NB: How do you go about pairing images to someone else’s words or narrative?
AM: Well in the case of Lewis Carroll it’s easy because they were illustrated originally by a guy named Tenniel. The images are there so it’s like, how do I make that same image? Not rip it off totally but do something to it. So what I did was have cut-outs of the original—in fact I still have a box with Alice heads and stuff—and it’s very low tech, you know cardboard with a stick holding Alice. But the books and the shadows felt like it contributed some thing new.Through the Looking Glass has a lot of chess because she is moving in a Chess pattern, it’s got a lot of mirrors, and frames.
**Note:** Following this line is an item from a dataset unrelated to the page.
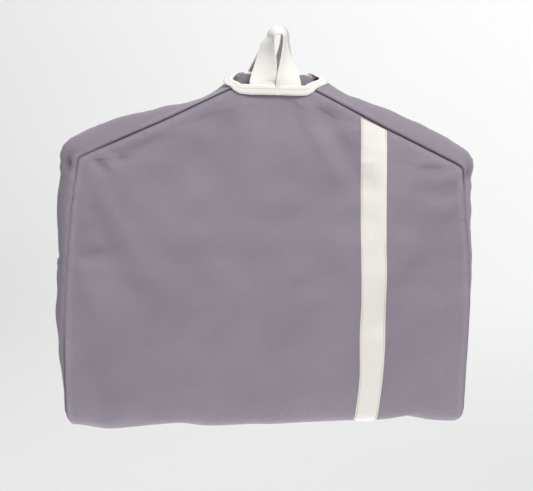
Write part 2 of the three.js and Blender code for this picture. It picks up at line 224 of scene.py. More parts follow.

So I’ve been doing a lot of thinking about the idea of mirrors and how to make that the structure of my pictures. And it’s a very mysterious thing, it’s almost like you need a skeleton first to hold the thing conceptually, but how do you make the pictures so that it doesn’t feel like they’re stiff?
NB: The camera obscura work often distorts the scale of certain objects or images, is this particularly interesting to you? What is affective about it? Are those images dialectical?
AM: Yeah, like the room suddenly allowing another landscape in it, naturally. It’s no longer the same room, no longer the same landscape, it’s a new hybrid that is being created: the dirt on the ground suddenly taking on the mountains…the kind of a weird, maybe forced marriages of things. I’m really quite interested in that, how a thing can become something else—and again, naturally. When I made my first camera obscure in ‘91—the camera obscura has been done for a long time—but no one had made a picture like that in ‘91, no one had photographed the effect itself. People talked about Vermeer using it but no one had photographed the effect and I thought, in a way, I had invented photography, but it’s been here all along. Yeah, I want to make the world new in a way, and not quite destroy it but make it kind of a new weird world. Like a dialectic. I like that aspect of the Hegelian dialectic—the synthesis.
NB: You have often spoken about how much you love being at home; other then taking many pictures there, what is special about the space of the 'home'?
AM: For me, it’s important because the idea of being loving and being loved is nurturing. You know, it feels like ‘okay, even though I might be kind of crazy there’s somebody who I care about.’ Also, maybe because I come from a working-class background the idea of being a recluse, the guy dressed in black in New York never—I never think of myself as that fancy. I like the idea of growing from the ground up, the base. And my family’s always been there for me, there’s no separation. My photography changed when [my son] was born because I allowed emotions to enter me, but to the creative side too. To have emotional meat to the inventions, for me, that’s always really important. There’shuman creativity going on.
Abelardo Morell is a world-renowned photographer best for his work with camera obscura. He has received numerous honors including a Guggenheim Fellowship and International Center for Photography Infinity Award. The author of seven books, Morell's work has been displayed in galleries and museums across the globe.